What to work on → Could you copy every line from the material below in which "materials" appears?

= = = = =

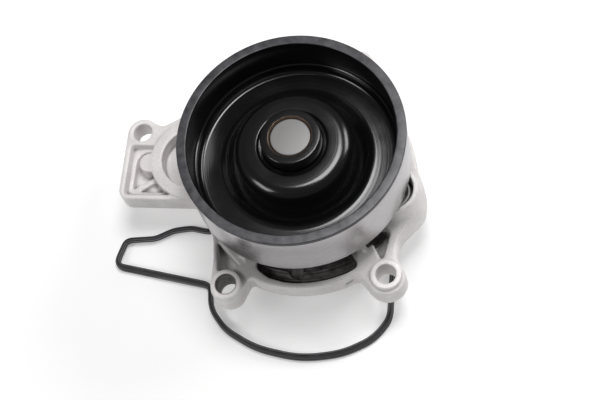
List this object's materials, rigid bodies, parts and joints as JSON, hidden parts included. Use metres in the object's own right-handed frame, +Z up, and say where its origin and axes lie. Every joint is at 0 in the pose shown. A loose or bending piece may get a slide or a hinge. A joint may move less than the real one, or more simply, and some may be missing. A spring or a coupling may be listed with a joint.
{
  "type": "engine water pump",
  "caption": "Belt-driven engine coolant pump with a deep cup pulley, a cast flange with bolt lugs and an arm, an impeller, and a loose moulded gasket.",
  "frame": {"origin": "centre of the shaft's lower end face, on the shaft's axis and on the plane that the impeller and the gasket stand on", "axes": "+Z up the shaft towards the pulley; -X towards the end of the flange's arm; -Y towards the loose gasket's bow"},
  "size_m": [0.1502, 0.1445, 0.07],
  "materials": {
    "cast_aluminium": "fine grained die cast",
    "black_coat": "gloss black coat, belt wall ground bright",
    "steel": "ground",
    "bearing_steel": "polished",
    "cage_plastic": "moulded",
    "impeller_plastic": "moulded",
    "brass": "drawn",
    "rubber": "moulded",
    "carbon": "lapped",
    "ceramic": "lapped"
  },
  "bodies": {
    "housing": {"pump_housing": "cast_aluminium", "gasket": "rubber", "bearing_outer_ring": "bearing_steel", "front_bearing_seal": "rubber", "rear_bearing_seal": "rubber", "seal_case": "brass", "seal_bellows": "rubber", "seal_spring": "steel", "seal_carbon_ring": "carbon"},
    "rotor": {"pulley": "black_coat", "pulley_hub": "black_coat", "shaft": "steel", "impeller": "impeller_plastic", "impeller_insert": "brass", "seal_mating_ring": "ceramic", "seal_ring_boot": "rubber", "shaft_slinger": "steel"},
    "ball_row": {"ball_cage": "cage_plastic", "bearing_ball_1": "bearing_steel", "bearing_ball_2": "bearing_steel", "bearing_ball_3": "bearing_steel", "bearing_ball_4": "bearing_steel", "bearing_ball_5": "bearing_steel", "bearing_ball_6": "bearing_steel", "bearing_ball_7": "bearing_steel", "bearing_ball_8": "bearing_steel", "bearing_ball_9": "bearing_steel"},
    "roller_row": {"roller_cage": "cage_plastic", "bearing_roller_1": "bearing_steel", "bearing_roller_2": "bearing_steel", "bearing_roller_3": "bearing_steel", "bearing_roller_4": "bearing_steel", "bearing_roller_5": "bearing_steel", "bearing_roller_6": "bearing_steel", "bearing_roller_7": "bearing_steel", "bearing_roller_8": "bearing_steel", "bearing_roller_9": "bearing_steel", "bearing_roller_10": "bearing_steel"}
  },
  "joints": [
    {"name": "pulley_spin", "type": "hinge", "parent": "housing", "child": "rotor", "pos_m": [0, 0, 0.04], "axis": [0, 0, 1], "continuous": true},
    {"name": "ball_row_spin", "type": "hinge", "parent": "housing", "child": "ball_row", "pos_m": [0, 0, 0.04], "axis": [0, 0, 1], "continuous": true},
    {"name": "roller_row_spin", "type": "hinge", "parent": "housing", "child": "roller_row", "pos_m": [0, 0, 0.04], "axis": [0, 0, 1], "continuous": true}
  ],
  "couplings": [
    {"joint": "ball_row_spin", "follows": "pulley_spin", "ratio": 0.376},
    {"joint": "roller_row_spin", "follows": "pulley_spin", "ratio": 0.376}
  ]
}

= = = = =

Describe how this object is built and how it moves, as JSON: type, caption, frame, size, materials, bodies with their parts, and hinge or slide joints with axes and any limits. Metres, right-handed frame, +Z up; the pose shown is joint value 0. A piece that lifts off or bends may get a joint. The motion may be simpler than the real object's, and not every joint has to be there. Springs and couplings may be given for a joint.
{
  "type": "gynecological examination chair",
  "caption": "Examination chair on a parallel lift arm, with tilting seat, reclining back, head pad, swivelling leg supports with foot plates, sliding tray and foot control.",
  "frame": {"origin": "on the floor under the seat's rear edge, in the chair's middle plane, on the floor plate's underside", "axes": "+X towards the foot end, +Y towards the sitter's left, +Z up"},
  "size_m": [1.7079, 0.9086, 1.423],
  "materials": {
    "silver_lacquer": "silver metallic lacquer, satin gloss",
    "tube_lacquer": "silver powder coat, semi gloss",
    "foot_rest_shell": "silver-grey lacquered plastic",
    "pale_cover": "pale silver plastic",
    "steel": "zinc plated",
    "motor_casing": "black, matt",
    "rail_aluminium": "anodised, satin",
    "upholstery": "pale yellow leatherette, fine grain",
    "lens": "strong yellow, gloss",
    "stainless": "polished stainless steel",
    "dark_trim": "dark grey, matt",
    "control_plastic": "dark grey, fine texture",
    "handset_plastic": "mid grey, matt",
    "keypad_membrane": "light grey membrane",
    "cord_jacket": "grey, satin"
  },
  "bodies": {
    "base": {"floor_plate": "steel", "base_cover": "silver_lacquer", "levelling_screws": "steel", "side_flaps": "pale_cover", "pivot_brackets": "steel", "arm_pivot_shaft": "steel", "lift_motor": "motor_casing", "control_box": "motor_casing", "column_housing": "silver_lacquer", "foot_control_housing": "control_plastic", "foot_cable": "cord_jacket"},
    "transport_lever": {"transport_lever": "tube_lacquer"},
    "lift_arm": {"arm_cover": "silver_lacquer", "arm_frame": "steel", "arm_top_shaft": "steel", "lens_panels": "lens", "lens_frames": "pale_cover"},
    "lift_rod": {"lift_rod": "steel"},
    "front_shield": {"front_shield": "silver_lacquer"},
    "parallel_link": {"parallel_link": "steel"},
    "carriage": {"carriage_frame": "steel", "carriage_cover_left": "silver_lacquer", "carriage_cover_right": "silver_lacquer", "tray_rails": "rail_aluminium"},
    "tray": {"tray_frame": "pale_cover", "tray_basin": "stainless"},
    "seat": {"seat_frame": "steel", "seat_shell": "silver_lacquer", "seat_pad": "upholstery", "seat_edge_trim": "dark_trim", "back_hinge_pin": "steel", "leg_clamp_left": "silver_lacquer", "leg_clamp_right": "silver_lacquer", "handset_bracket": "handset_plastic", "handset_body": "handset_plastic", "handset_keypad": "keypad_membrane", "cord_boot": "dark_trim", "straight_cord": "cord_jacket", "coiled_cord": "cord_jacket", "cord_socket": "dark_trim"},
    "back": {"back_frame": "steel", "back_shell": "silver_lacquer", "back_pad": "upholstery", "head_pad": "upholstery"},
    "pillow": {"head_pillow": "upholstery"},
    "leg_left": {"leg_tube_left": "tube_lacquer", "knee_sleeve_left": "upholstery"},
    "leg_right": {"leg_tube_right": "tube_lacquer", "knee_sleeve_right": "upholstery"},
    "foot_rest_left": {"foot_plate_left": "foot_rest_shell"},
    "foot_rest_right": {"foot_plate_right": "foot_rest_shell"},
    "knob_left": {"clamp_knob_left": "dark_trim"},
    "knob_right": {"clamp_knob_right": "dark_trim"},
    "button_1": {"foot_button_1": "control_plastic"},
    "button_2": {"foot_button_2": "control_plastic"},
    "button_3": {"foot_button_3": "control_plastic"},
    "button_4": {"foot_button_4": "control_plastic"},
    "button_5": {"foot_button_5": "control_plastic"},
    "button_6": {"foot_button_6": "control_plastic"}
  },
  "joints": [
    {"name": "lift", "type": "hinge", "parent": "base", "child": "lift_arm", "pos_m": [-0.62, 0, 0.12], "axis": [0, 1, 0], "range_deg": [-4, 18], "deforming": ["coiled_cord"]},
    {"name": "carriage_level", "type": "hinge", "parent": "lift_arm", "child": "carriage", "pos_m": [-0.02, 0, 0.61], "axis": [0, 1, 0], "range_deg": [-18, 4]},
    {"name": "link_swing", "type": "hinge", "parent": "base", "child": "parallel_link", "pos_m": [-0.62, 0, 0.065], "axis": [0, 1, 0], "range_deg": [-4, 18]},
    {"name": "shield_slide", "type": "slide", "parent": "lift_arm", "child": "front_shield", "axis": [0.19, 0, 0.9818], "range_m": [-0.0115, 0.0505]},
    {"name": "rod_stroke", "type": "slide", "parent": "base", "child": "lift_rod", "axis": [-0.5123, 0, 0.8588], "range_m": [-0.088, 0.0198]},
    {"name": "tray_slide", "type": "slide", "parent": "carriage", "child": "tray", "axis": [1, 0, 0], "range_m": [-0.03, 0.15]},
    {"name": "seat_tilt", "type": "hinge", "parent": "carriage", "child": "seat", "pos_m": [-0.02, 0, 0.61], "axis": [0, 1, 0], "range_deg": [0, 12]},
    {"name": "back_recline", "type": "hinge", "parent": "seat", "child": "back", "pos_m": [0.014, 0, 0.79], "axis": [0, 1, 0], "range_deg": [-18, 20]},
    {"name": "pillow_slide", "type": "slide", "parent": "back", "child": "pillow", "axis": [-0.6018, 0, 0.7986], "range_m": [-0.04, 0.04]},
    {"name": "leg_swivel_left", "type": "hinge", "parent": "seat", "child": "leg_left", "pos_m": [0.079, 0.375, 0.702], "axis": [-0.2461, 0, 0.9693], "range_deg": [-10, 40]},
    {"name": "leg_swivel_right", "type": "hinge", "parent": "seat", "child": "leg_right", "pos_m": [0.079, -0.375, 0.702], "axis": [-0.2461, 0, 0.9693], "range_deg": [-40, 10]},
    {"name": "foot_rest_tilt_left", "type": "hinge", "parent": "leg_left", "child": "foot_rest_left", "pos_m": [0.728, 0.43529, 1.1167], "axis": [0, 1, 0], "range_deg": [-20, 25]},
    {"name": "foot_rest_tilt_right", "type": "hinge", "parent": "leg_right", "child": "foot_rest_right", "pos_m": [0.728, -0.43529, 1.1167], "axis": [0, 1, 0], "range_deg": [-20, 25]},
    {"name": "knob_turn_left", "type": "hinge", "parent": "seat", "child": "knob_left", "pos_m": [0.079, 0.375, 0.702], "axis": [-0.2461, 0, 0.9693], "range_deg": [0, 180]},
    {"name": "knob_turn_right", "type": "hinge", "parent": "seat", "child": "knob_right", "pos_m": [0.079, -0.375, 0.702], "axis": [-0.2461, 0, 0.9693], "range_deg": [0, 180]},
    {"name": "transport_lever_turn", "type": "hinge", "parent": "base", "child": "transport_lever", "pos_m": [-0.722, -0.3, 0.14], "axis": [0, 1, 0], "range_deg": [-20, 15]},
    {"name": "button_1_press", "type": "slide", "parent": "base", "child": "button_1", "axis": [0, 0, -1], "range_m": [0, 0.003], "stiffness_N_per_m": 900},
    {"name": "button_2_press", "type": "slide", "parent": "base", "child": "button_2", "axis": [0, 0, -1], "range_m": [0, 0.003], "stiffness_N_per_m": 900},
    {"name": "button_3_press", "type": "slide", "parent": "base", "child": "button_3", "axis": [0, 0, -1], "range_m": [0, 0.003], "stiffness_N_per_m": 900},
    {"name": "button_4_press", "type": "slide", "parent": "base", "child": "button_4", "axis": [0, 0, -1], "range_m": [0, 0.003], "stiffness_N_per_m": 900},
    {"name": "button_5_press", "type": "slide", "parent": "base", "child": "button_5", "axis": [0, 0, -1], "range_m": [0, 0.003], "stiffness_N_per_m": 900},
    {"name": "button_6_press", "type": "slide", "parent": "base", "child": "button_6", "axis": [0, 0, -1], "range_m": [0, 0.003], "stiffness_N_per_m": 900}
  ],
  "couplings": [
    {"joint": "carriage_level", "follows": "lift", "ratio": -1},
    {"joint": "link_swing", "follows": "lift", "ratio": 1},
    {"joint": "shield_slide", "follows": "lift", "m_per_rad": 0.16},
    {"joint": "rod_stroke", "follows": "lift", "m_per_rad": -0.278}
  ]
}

= = = = =

Final result →
List this object's materials, rigid bodies, parts and joints as JSON, hidden parts included. Use metres in the object's own right-handed frame, +Z up, and say where its origin and axes lie. Every joint is at 0 in the pose shown. A loose or bending piece may get a slide or a hinge. A joint may move less than the real one, or more simply, and some may be missing. A spring or a coupling may be listed with a joint.
  "materials": {
Describe how this object is built and how it moves, as JSON: type, caption, frame, size, materials, bodies with their parts, and hinge or slide joints with axes and any limits. Metres, right-handed frame, +Z up; the pose shown is joint value 0. A piece that lifts off or bends may get a joint. The motion may be simpler than the real object's, and not every joint has to be there. Springs and couplings may be given for a joint.
  "materials": {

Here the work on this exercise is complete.